Comics are just a little less bright without him, but there are still some warm embers of influence seeping through into the world. Beyond the relatively small body of comic work, he has been a powerfully influential artist for streetwear labels with his still-lauded work for the llicit brand, and punk kids skating down at their local bowl, all over the world, still wear the sort of designs that Emond pioneered.
In the tiny New Zealand comics scene, Emond’s influence has been immense. Artist Ant Sang devoted several pages of his excellent Shaolin Burning graphic novel to an extended homage to his old pal, (plainly stating that Emond was the best of them, and that it wasn’t even close). Hellboy universe artist Ben Stenbeck has his own style but has been inspired by Emond’s confidence in putting your art out into the world, even when you live on the arse end of the planet. Emond’s old studio mate Simon Morse – whose work has always had that same beautiful wiry intensity – moved into tattooing and now has an extremely flash and successful studio in central Wellington, (although he has also been promising some new Straitjacket Ninja comics for a couple of years).

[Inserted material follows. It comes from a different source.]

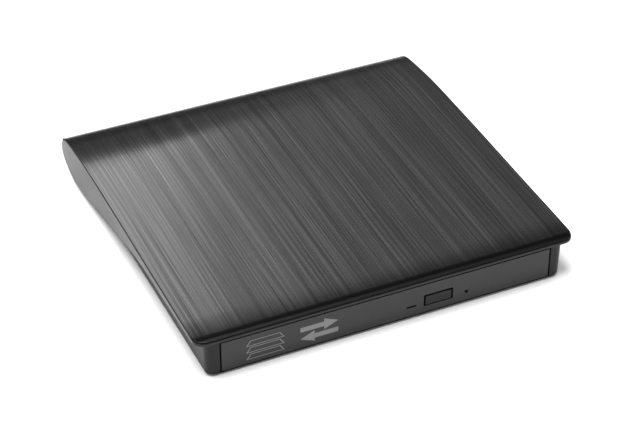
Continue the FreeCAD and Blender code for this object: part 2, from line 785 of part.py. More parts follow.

Emond is still remembered in his home town for his passion, energy, and generosity towards other artists, as much as for the things he produced himself. That Emond will live on in their hearts forever, and the rest of us were just lucky we got to see some of it in his art.
Emond once told a friend that people felt bad because they were alienated and felt alone, but that everyone felt that way, so people really needed to recognize this collectively. And while it’s too easy to look at his art and scour for the darkness that sometimes filled his head, there’s something else there, even in the dopiest of Lobo drawings.
Martin Emond didn’t do things subtly and he didn’t do things quietly, but that was just to make sure you knew you heard that you weren’t alone. Even if you were just a total fucking geek.